- May 14, 2019
Crystal Landkas-Coronas stood atop a ladder, holding a bag of carrots, and did not think it strange to have two giraffes — Melman and Twiggs — crowding around her.
The younger one, 7-year-old Melman, is her favorite, even though he tends to slobber.
“His personality is just so sweet,” Landkas-Coronas said. “Melman will let me sit here and hang out with him.
He licks you like crazy.”
Such is life for a woman who has grown up in her family’s circus.
The 10 acres on Rye Road, The Rye Road Giraffes, is owned by her parents, Stevie and Serge Landkas, and are home to domestic and exotic animals alike. There are giraffes, camels, horses, goats, exotic cows, zebras, a kangaroo and even 10 poodles.
Her father also owns Coronas of Hollywood, which produces Circus Hollywood. Landkas-Coronas manages The Rye Road Giraffes and Circus Hollywood.
When the family hits the road, they take all the animals with them. All either have a role in the circus or the petting zoo or are simply there for people to see and enjoy.
But the public’s access has been limited to road trips. The Coronas’ property never has been open to the public, until now.
Through May 31, from 11 a.m. to 4 p.m. on weekends, The Rye Road Giraffes will be open for a drive-thru look at the animals. Landkas-Coronas said the idea is to provide local families with a safe way to get out during the coronavirus pandemic. There is no cost, though donations are being accepted to help pay for care of the animals.
Landkas-Coronas said the family often has received requests to see the animals — particularly from neighbors who can see the giraffe’s necks high above the fences — but requests escalated after the COVID-19 outbreak began. People drove up in golf carts and stood atop them for a peek over the fences, and neighbors delivered hand-written notes to the mailbox hoping for a private tour.
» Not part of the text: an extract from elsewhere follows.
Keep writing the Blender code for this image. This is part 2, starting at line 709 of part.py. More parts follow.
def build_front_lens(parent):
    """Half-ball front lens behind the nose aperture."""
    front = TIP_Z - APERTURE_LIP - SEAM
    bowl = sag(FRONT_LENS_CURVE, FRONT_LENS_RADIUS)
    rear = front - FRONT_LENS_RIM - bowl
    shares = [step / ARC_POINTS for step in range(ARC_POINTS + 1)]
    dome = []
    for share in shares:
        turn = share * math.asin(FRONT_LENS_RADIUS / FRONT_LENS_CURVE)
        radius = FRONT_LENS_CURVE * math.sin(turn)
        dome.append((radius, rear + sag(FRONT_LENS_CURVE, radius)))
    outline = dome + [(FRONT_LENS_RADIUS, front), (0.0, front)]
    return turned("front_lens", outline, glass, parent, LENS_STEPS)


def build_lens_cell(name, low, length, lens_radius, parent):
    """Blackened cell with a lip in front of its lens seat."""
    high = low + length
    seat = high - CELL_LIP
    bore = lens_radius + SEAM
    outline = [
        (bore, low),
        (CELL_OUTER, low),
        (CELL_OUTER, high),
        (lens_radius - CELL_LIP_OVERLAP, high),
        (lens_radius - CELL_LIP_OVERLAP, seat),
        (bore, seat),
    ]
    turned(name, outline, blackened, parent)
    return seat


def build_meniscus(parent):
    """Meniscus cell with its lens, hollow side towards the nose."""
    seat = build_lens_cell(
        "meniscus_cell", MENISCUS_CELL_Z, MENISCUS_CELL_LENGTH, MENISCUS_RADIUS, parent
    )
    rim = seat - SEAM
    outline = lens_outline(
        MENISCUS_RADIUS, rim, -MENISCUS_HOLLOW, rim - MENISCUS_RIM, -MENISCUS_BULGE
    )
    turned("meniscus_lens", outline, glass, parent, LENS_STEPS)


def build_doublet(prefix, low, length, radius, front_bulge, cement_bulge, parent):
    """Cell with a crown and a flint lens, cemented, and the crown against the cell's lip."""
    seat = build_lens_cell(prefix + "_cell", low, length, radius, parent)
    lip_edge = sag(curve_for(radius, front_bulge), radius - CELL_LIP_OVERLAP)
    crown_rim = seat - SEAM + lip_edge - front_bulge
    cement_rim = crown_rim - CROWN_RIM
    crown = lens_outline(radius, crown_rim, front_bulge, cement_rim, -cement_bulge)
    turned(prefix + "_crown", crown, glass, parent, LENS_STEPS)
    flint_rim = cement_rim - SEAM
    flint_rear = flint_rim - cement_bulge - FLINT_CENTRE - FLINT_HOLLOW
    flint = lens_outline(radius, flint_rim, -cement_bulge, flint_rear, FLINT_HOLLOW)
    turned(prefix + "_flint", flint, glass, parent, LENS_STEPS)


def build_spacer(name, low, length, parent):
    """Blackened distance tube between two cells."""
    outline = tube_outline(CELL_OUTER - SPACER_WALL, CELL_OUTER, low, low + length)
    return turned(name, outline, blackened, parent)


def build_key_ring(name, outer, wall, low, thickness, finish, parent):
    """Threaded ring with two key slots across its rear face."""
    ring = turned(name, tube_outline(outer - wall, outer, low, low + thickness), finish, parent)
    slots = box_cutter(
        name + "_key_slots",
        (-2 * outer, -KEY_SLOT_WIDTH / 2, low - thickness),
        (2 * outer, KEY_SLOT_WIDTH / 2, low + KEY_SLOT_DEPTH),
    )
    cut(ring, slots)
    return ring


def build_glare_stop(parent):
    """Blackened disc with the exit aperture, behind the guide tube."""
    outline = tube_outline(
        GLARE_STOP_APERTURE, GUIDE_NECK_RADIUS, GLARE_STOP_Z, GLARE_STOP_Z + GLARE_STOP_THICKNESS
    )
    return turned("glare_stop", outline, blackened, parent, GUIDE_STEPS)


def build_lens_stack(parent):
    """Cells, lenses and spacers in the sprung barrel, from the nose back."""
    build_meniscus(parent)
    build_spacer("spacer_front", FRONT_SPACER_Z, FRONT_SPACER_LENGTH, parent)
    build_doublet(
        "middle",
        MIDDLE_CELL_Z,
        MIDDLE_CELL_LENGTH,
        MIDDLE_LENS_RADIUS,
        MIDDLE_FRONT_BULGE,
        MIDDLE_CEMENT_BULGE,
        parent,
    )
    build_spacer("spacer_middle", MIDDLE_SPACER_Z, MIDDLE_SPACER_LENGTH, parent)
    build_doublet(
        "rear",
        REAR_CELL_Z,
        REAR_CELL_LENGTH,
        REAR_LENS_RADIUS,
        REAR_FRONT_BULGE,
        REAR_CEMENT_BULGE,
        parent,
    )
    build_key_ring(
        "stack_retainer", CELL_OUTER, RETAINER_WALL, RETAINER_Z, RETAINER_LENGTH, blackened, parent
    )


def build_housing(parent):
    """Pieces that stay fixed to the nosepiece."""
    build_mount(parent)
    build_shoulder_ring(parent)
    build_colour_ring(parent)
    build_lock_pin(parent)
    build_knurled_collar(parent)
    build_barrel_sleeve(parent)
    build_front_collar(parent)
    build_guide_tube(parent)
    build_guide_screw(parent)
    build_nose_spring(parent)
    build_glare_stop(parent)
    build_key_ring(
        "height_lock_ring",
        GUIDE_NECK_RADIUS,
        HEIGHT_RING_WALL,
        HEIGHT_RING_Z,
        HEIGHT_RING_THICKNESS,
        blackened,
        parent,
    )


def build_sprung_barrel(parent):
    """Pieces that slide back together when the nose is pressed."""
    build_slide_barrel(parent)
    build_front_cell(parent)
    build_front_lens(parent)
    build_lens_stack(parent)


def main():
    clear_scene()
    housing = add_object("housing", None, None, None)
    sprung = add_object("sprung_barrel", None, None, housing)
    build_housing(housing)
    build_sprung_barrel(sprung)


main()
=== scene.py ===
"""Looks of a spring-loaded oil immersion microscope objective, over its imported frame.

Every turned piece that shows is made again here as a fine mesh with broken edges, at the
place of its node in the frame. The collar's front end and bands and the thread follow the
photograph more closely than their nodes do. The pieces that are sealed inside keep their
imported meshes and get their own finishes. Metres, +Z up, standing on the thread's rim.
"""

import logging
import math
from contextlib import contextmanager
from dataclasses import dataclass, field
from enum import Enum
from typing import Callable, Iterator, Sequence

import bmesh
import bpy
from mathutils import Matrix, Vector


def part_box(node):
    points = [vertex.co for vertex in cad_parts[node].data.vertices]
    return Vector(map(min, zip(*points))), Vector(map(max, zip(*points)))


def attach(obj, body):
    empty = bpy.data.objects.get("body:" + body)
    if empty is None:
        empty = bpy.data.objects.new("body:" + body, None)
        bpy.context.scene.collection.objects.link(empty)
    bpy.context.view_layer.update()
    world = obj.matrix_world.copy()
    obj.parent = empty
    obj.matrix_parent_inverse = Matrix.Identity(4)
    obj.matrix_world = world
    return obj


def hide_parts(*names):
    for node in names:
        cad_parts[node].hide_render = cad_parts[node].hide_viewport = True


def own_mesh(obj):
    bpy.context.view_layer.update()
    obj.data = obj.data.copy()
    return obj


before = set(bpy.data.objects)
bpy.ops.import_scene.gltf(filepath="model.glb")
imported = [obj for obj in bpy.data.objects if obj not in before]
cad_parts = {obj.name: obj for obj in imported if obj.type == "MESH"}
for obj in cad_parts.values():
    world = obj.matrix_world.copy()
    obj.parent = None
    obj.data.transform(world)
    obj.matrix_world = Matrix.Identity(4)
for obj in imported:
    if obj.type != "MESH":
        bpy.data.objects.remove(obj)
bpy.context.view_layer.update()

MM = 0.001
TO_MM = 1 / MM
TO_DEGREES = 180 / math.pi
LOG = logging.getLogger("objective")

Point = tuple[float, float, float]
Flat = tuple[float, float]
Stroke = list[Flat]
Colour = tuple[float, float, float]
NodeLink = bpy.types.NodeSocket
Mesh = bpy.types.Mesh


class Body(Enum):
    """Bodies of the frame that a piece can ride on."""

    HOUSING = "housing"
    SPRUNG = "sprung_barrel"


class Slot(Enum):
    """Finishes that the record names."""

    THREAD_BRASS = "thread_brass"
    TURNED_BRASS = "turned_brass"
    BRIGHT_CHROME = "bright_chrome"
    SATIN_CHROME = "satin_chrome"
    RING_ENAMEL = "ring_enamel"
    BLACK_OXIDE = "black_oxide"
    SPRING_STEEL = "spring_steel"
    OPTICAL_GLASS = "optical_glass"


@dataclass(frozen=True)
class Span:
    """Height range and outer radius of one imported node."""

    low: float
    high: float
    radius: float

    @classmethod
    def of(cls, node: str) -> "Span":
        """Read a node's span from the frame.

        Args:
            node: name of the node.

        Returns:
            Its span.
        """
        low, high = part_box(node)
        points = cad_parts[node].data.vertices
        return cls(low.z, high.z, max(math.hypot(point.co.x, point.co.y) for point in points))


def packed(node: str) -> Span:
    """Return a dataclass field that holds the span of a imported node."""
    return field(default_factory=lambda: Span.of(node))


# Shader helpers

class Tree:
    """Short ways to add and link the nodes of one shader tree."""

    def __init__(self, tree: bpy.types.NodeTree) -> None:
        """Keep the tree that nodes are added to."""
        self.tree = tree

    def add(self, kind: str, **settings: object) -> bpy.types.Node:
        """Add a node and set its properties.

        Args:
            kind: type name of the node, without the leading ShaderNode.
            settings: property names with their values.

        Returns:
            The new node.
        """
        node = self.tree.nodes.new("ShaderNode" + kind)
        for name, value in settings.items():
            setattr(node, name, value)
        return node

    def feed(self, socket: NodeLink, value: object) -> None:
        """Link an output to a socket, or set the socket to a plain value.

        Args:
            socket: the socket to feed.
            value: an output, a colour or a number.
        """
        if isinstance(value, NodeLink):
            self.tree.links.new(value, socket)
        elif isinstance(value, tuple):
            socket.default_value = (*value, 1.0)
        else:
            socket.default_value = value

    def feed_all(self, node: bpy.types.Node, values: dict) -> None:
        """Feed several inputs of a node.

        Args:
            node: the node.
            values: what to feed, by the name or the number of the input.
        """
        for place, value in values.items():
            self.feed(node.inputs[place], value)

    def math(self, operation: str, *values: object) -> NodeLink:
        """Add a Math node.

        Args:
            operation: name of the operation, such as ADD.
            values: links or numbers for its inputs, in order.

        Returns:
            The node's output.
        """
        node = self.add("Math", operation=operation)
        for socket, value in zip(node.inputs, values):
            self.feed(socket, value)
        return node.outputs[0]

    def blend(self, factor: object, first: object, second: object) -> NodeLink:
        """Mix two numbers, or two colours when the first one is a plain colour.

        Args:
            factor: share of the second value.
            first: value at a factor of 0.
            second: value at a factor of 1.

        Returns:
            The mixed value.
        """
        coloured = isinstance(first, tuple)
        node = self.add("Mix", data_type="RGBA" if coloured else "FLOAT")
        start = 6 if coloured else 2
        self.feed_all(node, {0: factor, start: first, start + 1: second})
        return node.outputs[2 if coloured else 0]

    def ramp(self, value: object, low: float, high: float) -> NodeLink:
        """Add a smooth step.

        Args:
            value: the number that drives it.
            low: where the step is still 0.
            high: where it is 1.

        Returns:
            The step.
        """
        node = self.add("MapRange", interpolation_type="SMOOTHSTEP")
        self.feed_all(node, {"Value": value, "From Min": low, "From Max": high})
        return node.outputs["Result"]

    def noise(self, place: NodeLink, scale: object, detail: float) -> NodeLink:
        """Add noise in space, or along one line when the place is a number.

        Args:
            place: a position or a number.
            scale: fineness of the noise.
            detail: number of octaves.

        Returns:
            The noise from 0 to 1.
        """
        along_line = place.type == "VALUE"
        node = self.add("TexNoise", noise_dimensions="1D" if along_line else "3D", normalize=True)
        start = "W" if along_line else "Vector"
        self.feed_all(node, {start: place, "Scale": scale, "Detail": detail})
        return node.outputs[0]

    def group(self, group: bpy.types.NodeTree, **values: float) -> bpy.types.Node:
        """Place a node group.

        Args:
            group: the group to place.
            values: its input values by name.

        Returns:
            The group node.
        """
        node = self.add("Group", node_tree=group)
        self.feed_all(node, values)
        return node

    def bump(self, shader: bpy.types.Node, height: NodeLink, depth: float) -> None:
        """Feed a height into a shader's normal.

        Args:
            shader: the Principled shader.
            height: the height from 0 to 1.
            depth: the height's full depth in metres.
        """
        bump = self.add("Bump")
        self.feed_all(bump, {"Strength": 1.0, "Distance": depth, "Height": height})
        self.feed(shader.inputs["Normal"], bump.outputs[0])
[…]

The family decided a COVID-19 drive-thru event could be done and spent about a month adjusting the property to accommodate lines of vehicles.
What they didn’t expect, however, was hundreds of eager families to arrive before gates opened for the first time at 11 a.m. May 10. By 10:55 a.m., there were 50 cars stacked in the family’s large front lawn in an effort to keep cars from backing up on Rye Road.
By 11:45 a.m., the Manatee County Sheriff’s Office came and temporarily shut the drive-thru down, so traffic could calm. Vehicles had been backed up from the property at 211 Rye Road all the way south to Waterline Road, more than a mile away.
Landkas-Coronas said some people were angry they had to be turned away — some guests had traveled from North Port and Tampa — but most were understanding. She had thought the flyer she posted on her personal Facebook page would result in a handful of families from the immediate neighborhoods — Del Tierra and Rye Wildnerness — coming for a look. No one in her family anticipated hundreds of vehicles to show up on the first day. The Rye Road Giraffes didn’t even have a Facebook page until the night before the event.
Landkas-Coronas said the second day, May 11, went much more smoothly, and traffic was more staggered.
She said she is hopeful traffic will be steady over the coming weekends, as well. She said they hope families who were not able to come before can still enjoy seeing the giraffes.
“We’re here to entertain,” she said.
The Landkas family — known as members of the Coronas circus — has lived at the property with their animals for 36 years.
“Rye Road was a small dirt road before with just a few houses; State Road 64 was a little two-lane road and dark,” said Serge Landkas-Coronas Jr., who moved to the property with his parents, Stevie and Serge, at age 7. “There was nothing out here.”
The elder Serge Landkas was part of the Ringling Bros. and Barnum & Bailey Circus’ Circus World in Orlando in the late 1970s, until moving to the East County area. He began producing his own circus in 1977.
Now members of his family are performers. For example, Crystal Landkas-Coronas, 36, has mastered 50 hula hoops at a time and runs the dog show with her 10 poodles. Serge’s other daughter, Nicole Landkas, 39, performs on the trapeze.
The father has produced Shriner’s circus events in Tampa and Fort Myers over the years. The circus also performs at county and state fairs nationwide, as well as charity fundraisers.
Crystal Landkas-Coronas said the family’s touring schedule has been canceled through June. Donations from the tours will help feed and care for the animals.
“It’s a scary time for anybody in our type of industry,” she said. “I feel like we’ll be the last to go back to normalcy.”